The Brazilian government collaborated with FIFA to build the permanent, fixed infrastructure so the government will build most of the optical fiber needed for World Cup transmissions. Both entities agreed that the government would be in charge of the infrastructure that will remain in use after the games. Meanwhile, FIFA is paying for the infrastructure that will be used only during the World Cup. The Brazilian government also said it would spend around $155 million on urban networks, network reinforcement, training, hardware and the network itself. Part of that work is delegated to Telebras, the state-owned company that maintains the infrastructure and support service networks for federal government communications. Telebras has been in charge of building the optical fiber that will be used to broadcast HDTV audio and video content between the stadiums and the FIFA International Broadcast Center located in Rio.
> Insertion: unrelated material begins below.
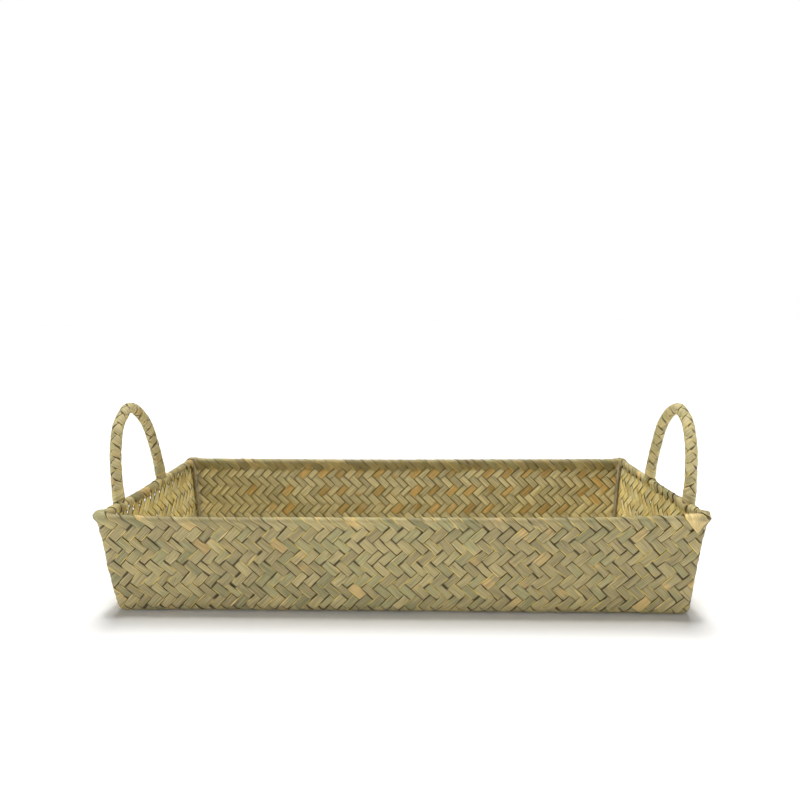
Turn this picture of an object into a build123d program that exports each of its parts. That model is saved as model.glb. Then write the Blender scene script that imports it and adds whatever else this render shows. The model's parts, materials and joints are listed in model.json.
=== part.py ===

“We will be using links totalizing 300 Gbps, connecting every stadium to FIFA’s IBC, using Dense Wavelength Division Multiplexing (DWDM) technology, which guarantees a higher quality than Brazilian market is used to, but answers to FIFA standards and to the minimum availability of 99.99 percent. Then, the images are going to be transmitted by HBS and VIDI, that were hired by FIFA,” says Paulo Kapp, operations and technical director at Telebras. Even though Kapp says it was difficult to get municipal licenses to install the optical fiber in the urban areas of big cities that will be hosting World Cup games, the urgency of the World Cup shortened the average time of installation of that infrastructure. The federal program of popular, cheap, government-subsidized broadband will also help the Brazilian government beat another goal. If Brazil can meet this objective, and score plenty of goals during the competition, it will be a success all round.